Reuters Donald Trump with PayPal co-founder Peter Thiel, Apple Inc CEO Tim Cook and Oracle CEO Safra Catz in 2016. Corporate taxes paid by companies including Apple have dropped sharply after the tax-cut law Trump signed.
The numbers: The U.S. budget deficit in August was $211 billion, nearly double the gap during the year-ago month, the Congressional Budget Office estimated late Monday.
Adjusted for shifts in the timing of payments that otherwise would have occurred on a weekend of holiday, the deficit would have grown by 19%. The Treasury Department will report final official numbers on Thursday, and they are usually very similar to the CBO’s.
What happened: Excluding timing shifts, outlays grew 8%, as the net interest on public debt jumped 25%, defense spending jumped 10%, outlays for Social Security grew 5%, and outlays for Medicare benefits rose 7%. There also was an Agriculture Department downward adjustment made in the year-ago August. One boost to government finances was an increase in spectrum payments to the Federal Communications Commission.
Receipts fell by 3%, with corporate taxes dropping by $5 billion, while revenue from income and payroll taxes rose marginally.

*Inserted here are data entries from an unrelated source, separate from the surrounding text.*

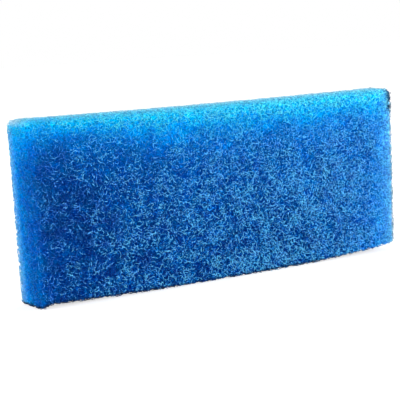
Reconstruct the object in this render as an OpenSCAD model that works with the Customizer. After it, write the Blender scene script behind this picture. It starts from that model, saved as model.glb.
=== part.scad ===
// Cleaning sponge: a thick slab of springy nonwoven fibre, standing on its long trimmed edge.
// +X runs along the slab, +Y through its thickness, +Z up from the edge it stands on.
// The origin is the middle of the surface it stands on. All sizes are in millimetres.

/* [Slab] */
// Length of the slab along its top edge
slab_l = 250; // [200:1:300]
// Height of the slab as it stands on its long edge
slab_h = 100; // [80:1:120]
// Thickness of the slab
slab_t = 25; // [18:0.5:32]

/* [Edges] */
// Radius of the slab's upper corners, as seen from its broad faces
corner_round = 3; // [2:0.5:6]
// Radius that the springy web takes across its thickness where it was die-cut
cut_round = 7; // [4:0.5:8]
// Radius of the corners and edges of the hand-trimmed foot
foot_round = 3; // [2:0.5:4]
// How much shorter the foot is than the top, at each end
end_lean = 2.5; // [0:0.5:6]
// How far the trimmed foot rises at its right-hand end
foot_rise = 3.5; // [0:0.25:5]
// Length of the foot that this rise takes
rise_l = 65; // [40:1:100]

/* [Web] */
// Distance between the open pores of the fibre web
pore_pitch = 4.8; // [4.7:0.1:8]
// Depth of an open pore on the two broad faces
pore_depth = 3.2; // [1:0.1:4]
// Depth of an open pore on the die-cut top and ends, where the fibres lie close
cut_pore_depth = 1; // [0.2:0.1:1.6]
// Depth of the notches torn in the hand-trimmed foot
tear_depth = 2; // [0.5:0.1:2.4]
// Share of the pores that loops of fibre bridge over, level with the crests
bridged_share = 0.2; // [0.05:0.01:0.5]
// Share of the crest points that sag, so that neighbouring pores run together
sagging_share = 0.35; // [0:0.01:0.6]
// Depth of the deepest sag, as a share of a pore's depth
sag_depth = 0.6; // [0:0.05:0.8]
// Width of the broad patches where the web is thicker or thinner
patch = 38; // [20:1:60]
// How much shallower the pores are in the thickest patches, as a share
patch_fill = 0.55; // [0:0.05:0.8]
// Picks one of the many random tangles
tangle_seed = 7; // [1:1:99]

/* [Hidden] */
slab_blue = "#1F6FD2";

slab = [slab_l, slab_t, slab_h];
// Number of pores along the length, through the thickness and up the height
pores = [for (side = slab) max(3, round(side / pore_pitch))];
// How far a crest and the middle of a pore may wander from their regular places, in pores
crest_wander = 0.24;
pore_wander = 0.14;
// How far the rows of pores swirl out of line, in pores
swirl = 1.1;
// How many half pores one swirl spans, and over how many the swirl fades out towards an edge
swirl_span = 11;
swirl_fade = 6;
// Depth of the shallowest open pore, as a share of the deepest
least_open = 0.45;

function blend(a, b, t) = a + (b - a) * t;
function ease(t) = t * t * (3 - 2 * t);
function clamp(v, low, high) = min(max(v, low), high);

// A repeatable random number from 0 to 1 for each whole-number place and purpose
function chance(place, purpose) =
    let (v = sin(place * [1271.31, 3117.93, 747.77] + purpose * 913.7 + tangle_seed * 53.17) * 43758.5453)
    v - floor(v);

// Smooth random field from 0 to 1 that changes over a distance of about 1
function field(p) =
    let (
        c = [for (v = p) floor(v)],
        t = [for (n = [0:2]) ease(p[n] - c[n])],
        at = function(i, j, k) chance(c + [i, j, k], 0),
        low = blend(blend(at(0, 0, 0), at(1, 0, 0), t.x), blend(at(0, 1, 0), at(1, 1, 0), t.x), t.y),
        high = blend(blend(at(0, 0, 1), at(1, 0, 1), t.x), blend(at(0, 1, 1), at(1, 1, 1), t.x), t.y))
    blend(low, high, t.z);

// Places on the web are counted in half pores from the slab's lower left front corner.
// A crest lies where all three counts are even, and the middle of a pore where two are odd.
function is_pore(place) = max([for (count = place) count % 2]) > 0;

// How far the web sinks at a place, as a share of a full pore's depth
function sink(place) =
    is_pore(place)
    ? (chance(place, 1) < bridged_share ? 0 : blend(least_open, 1, chance(place, 2)))
    : (chance(place, 3) < sagging_share ? sag_depth * chance(place, 4) : 0);

// Depth of a full pore at a point p of the slab's skin whose outward normal is n
function full_depth(p, n) =
    let (
        broad = n.y * n.y,
        below = pow(max(0, -n.z), 2),
        thick = field(p / patch))
    (broad * pore_depth + below * tear_depth + (1 - broad - below) * cut_pore_depth)
    * (1 - patch_fill * thick);

// Height of the foot above the surface it stands on, at a distance x from the middle
function foot_height(x) =
    let (past = clamp(1 - (slab_l / 2 - x) / rise_l, 0, 1))
    foot_rise * past * past;

// Distance of a place along side n of the slab, from 0 to 1
function along(place, n) =
    let (
        total = 2 * pores[n],
        from_edge = min(place[n], total - place[n]),
        shift = (is_pore(place) ? pore_wander : crest_wander) * (2 * chance(place, 5 + n) - 1),
        calm = ease(min(1, from_edge / swirl_fade)),
        bend = swirl * calm * (field(place / swirl_span + [11 * n, 0, 0]) - 0.5))
    from_edge == 0 ? place[n] / total : (place[n] / 2 + shift + bend) / pores[n];

// The point of the finished surface for a place on the web
function web_point(place) =
    let (
        box = [for (n = [0:2]) slab[n] * along(place, n)] - [slab_l / 2, slab_t / 2, 0],
        top_share = ease(box.z / slab_h),
        side_r = blend(foot_round, corner_round, top_share),
        r = [side_r, blend(foot_round, cut_round, top_share), side_r],
        core = [
            clamp(box.x, r.x - slab_l / 2, slab_l / 2 - r.x),
            clamp(box.y, r.y - slab_t / 2, slab_t / 2 - r.y),
            clamp(box.z, foot_round, slab_h - corner_round)],
        away = [for (n = [0:2]) (box[n] - core[n]) / r[n]],
        turn = away / norm(away),
        skin = [for (n = [0:2]) core[n] + r[n] * turn[n]],
        steep = [for (n = [0:2]) turn[n] / r[n]],
        normal = steep / norm(steep),
        sunk = skin - full_depth(skin, normal) * sink(place) * normal,
        foot_share = 1 - sunk.z / slab_h)
    [
        sunk.x * (1 - 2 * end_lean / slab_l * foot_share),
        sunk.y,
        sunk.z + foot_height(sunk.x) * foot_share];

// Number of crest points in one broad face, and in one ring round the rim
face_crests = (pores.x + 1) * (pores.z + 1);
ring_crests = 2 * (pores.x + pores.z);

// The place of crest s along the rim of the front face, starting at the lower left corner
function rim_place(s) =
    let (n = s % ring_crests)
    n < pores.x ? [2 * n, 0, 0]
    : n < pores.x + pores.z ? [2 * pores.x, 0, 2 * (n - pores.x)]
    : n < 2 * pores.x + pores.z ? [2 * (2 * pores.x + pores.z - n), 0, 2 * pores.z]
    : [0, 0, 2 * (ring_crests - n)];

// The index of a crest point, by its column and row on a broad face
function front_index(i, k) = k * (pores.x + 1) + i;
function back_index(i, k) = face_crests + front_index(i, k);

// The index of a crest point, by its step along the rim and its depth into the thickness
function rim_index(s, j) =
    let (place = rim_place(s) / 2)
    j == 0 ? front_index(place.x, place.z)
    : j == pores.y ? back_index(place.x, place.z)
    : 2 * face_crests + (j - 1) * ring_crests + s % ring_crests;

crest_places = [
    for (k = [0:pores.z]) for (i = [0:pores.x]) [2 * i, 0, 2 * k],
    for (k = [0:pores.z]) for (i = [0:pores.x]) [2 * i, 2 * pores.y, 2 * k],
    for (j = [1:pores.y - 1]) for (s = [0:ring_crests - 1]) rim_place(s) + [0, 2 * j, 0]];

// The four crests round each pore, counter-clockwise as seen from outside
pore_rims = [
    for (k = [0:pores.z - 1]) for (i = [0:pores.x - 1])
        [front_index(i, k), front_index(i + 1, k), front_index(i + 1, k + 1), front_index(i, k + 1)],
    for (k = [0:pores.z - 1]) for (i = [0:pores.x - 1])
        [back_index(i, k), back_index(i, k + 1), back_index(i + 1, k + 1), back_index(i + 1, k)],
    for (j = [0:pores.y - 1]) for (s = [0:ring_crests - 1])
        [rim_index(s, j), rim_index(s, j + 1), rim_index(s + 1, j + 1), rim_index(s + 1, j)]];

// The middle of each pore, halfway between its opposite crests
pore_places = [for (rim = pore_rims) (crest_places[rim[0]] + crest_places[rim[2]]) / 2];

web_points = [for (place = concat(crest_places, pore_places)) web_point(place)];

// Each pore is four triangles that fall from its rim of crests to its middle
web_faces = [
    for (n = [0:len(pore_rims) - 1]) for (side = [0:3])
        [pore_rims[n][(side + 1) % 4], pore_rims[n][side], len(crest_places) + n]];

module fibre_slab() {
    color(slab_blue) polyhedron(points = web_points, faces = web_faces, convexity = 6);
}

fibre_slab();
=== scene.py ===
import math

import bpy
from mathutils import Matrix, Vector, noise


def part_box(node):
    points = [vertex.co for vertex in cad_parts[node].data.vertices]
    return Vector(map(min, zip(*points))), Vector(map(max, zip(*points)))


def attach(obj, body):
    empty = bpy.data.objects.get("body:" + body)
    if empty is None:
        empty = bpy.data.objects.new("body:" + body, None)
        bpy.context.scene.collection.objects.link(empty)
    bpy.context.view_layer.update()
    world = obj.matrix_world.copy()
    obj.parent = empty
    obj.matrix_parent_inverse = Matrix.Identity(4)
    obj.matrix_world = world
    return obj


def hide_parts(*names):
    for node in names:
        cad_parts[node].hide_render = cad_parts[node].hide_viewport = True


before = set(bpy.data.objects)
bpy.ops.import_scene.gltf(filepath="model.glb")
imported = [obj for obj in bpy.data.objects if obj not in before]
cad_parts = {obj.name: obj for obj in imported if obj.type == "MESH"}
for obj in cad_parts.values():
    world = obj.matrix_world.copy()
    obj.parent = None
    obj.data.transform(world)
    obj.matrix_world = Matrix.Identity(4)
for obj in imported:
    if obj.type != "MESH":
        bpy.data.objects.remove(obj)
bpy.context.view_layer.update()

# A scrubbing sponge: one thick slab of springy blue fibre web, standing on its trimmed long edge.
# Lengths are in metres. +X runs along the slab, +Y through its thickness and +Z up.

MM = 0.001

SLAB_LOW, SLAB_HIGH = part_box("fibre_slab")
BODY = "root"

# The slab's own form. It follows the part's source, but its foot has sharper edges and rises less,
# over a longer stretch of the right-hand end
slab_l = 250 * MM
slab_t = SLAB_HIGH.y - SLAB_LOW.y
slab_h = SLAB_HIGH.z - SLAB_LOW.z
corner_round = 3 * MM
cut_round = 7 * MM
foot_round = 2 * MM
end_lean = 2.5 * MM
foot_rise = 2.5 * MM
rise_l = 80 * MM
# How much higher the bowed slab's ends are than its middle, along its top and along its foot
top_bow = 0.8 * MM
foot_bow = 2.3 * MM
# How far the left-hand corner of the foot droops again, and the length of the foot that this takes
foot_droop = 2.3 * MM
droop_l = 9 * MM

# The hand-trimmed foot: how far the notches torn in it rise, and how far apart they lie
tear_rise = 0.6 * MM
tear_span = 5 * MM

# The bed is the skin that the fibres follow
bed_step = 2.5 * MM

# The core fills what can't be seen into. It lies deeper under the open middle of the broad faces
core_step = 1.6 * MM
core_open_inset = 1.8 * MM
core_cut_inset = 0.3 * MM
core_relief = 1.4 * MM
core_clump = 5 * MM
# How far in from the cut edges the web stays close before it is fully open
close_web = 14 * MM
# How far in from there the fibres of the broad faces lie flatter
calm_web = 22 * MM

# Width of the patches where the fibres lie denser or sparser
clump_span = 9 * MM

# The fibre tree's inputs, apart from the skin that the fibres grow on
FIBRE_INPUTS = (
    ("Density", "NodeSocketFloat"),
    ("Clumping", "NodeSocketFloat"),
    ("Seed", "NodeSocketInt"),
    ("Joints", "NodeSocketInt"),
    ("Reach", "NodeSocketFloat"),
    ("Curl radius", "NodeSocketFloat"),
    ("Turns", "NodeSocketFloat"),
    ("Crimp", "NodeSocketFloat"),
    ("Crimps per metre", "NodeSocketFloat"),
    ("Bob", "NodeSocketFloat"),
    ("Bob rate", "NodeSocketFloat"),
    ("Calm", "NodeSocketFloat"),
    ("Layer depth", "NodeSocketFloat"),
    ("Crest height", "NodeSocketFloat"),
    ("Fibre radius", "NodeSocketFloat"),
    ("Material", "NodeSocketMaterial"),
)


def clamp(value, low, high):
    return min(max(value, low), high)


def ease(share):
    """A share from 0 to 1 with a soft start and a soft end."""
    return share * share * (3 - 2 * share)


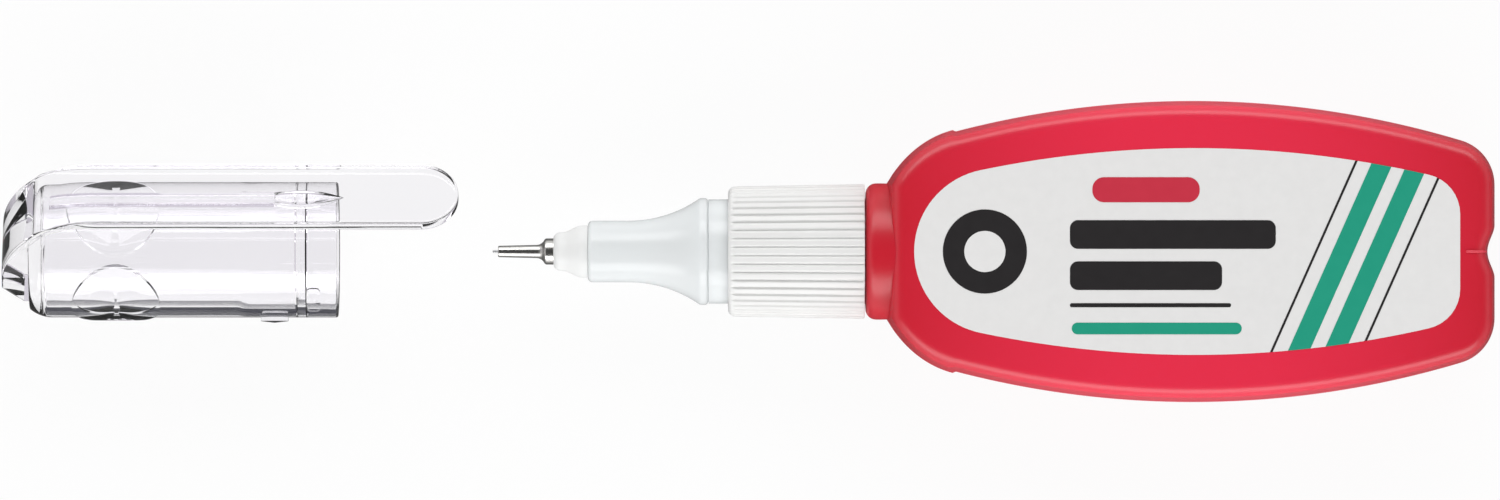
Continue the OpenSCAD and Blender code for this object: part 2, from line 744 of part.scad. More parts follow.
bottle();
label();
neck_gasket();
screw_collar();
nose_cone();
tip_holder();
metal_tip();
needle();
valve_plunger();
valve_spring();
spring_retainer();
mixing_ball();
cap();
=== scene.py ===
"""Looks of a squeeze correction pen that lies on its flat back with its clear cap taken off."""

import logging
import math
from collections.abc import Callable
from dataclasses import dataclass
from enum import Enum

import bmesh
import bpy
from mathutils import Matrix, Vector


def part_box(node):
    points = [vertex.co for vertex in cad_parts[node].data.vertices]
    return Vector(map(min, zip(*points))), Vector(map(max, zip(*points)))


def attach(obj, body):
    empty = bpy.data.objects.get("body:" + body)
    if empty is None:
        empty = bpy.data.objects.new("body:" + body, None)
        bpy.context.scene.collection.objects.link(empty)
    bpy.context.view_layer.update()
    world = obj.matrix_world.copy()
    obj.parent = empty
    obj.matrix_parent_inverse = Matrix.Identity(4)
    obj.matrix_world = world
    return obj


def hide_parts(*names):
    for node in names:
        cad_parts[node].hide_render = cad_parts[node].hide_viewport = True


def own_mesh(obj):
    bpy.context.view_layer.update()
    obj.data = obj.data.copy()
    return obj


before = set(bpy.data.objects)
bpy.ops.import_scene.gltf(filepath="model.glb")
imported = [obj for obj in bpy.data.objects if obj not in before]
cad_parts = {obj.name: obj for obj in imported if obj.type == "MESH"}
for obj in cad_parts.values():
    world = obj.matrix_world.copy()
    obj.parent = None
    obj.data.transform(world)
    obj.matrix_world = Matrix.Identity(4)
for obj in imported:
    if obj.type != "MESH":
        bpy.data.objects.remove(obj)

LOG = logging.getLogger("correction_pen")
MM = 0.001
FULL_TURN = 2 * math.pi

Colour = tuple[float, float, float]
Point = tuple[float, float]
Place = tuple[float, float, float]


class Body(Enum):
    """The rigid bodies that pieces ride on."""

    PEN = "pen"
    NEEDLE = "needle_unit"
    CAP = "cap"


def joined(operation: str, swapped: bool = False) -> Callable[..., "Value"]:
    """Make a method of Value that adds one Math node.

    Args:
        operation: The node's operation.
        swapped: Whether the other value comes first.

    Returns:
        The method.
    """

    def method(value: "Value", *others: "Value | float") -> "Value":
        """Add the node over the value and the others."""
        parts = (*others, value) if swapped else (value, *others)
        return value.tree.make("ShaderNodeMath", {"operation": operation}, dict(enumerate(parts)))

    return method


class Value:
    """A shader socket that takes part in Python expressions by adding Math nodes."""

    def __init__(self, tree: "ShaderTree", socket: bpy.types.NodeSocket) -> None:
        """Wrap an output socket of a tree."""
        self.tree = tree
        self.socket = socket

    __add__ = joined("ADD")
    __radd__ = joined("ADD", swapped=True)
    __sub__ = joined("SUBTRACT")
    __rsub__ = joined("SUBTRACT", swapped=True)
    __mul__ = joined("MULTIPLY")
    __rmul__ = joined("MULTIPLY", swapped=True)
    __truediv__ = joined("DIVIDE")
    __abs__ = joined("ABSOLUTE")
    larger = joined("MAXIMUM")
    smaller = joined("MINIMUM")
    wave = joined("SINE")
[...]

The big picture: The budget deficit is widening in a big way. In the first 11 months of the fiscal year, the deficit was $895 billion, which is $222 billion more than the previous year. Outlays have climbed 7% while revenue rose 1%.
Corporate taxes have plummeted by 30% this fiscal year, both because of the lower rate as well as the expanded ability to immediately deduct the full value of equipment purchases. Individual income and payroll taxes have climbed 4%, as increasing wages — mostly, due to more people having jobs — offset a lower withholding rate.
Spending on Social Security and Medicare have climbed 4% as more baby boomers retire, outlays on net interest on the debt have jumped 19% in part due to a higher rate of inflation triggering more payments to inflation-protected securities holders, and defense spending has jumped 6%.
Kevin Hassett, the White House chief economic adviser, was careful in a briefing with reporters on Monday to say the corporate tax cuts — but not the whole package — would pay for themselves with higher growth.
“I think that the notion that the corporate tax side has about paid for itself is clearly in the data,” he said. “On the individual side, there was about a trillion-dollar cost. About $700 billion of that was a refundable child credit that got expanded at the last minute to get the votes they needed to pass it.”
(The Joint Committee on Taxation estimates the modification to the child tax credit to cost $573 billion over a decade, and that the individual side cost $1.13 trillion in total.)
Other administration officials have made more sweeping claims that the entire tax cut would pay for itself, including Treasury Sec. Steven Mnuchin and former National Economic Council Director Gary Cohn.
Market reaction: There’s little evidence the worsening fiscal picture is scaring the bond market too dramatically. The yield on the benchmark 10-year Treasury TMUBMUSD10Y, +1.50% has climbed about a half percentage point this year but still remains below 3%.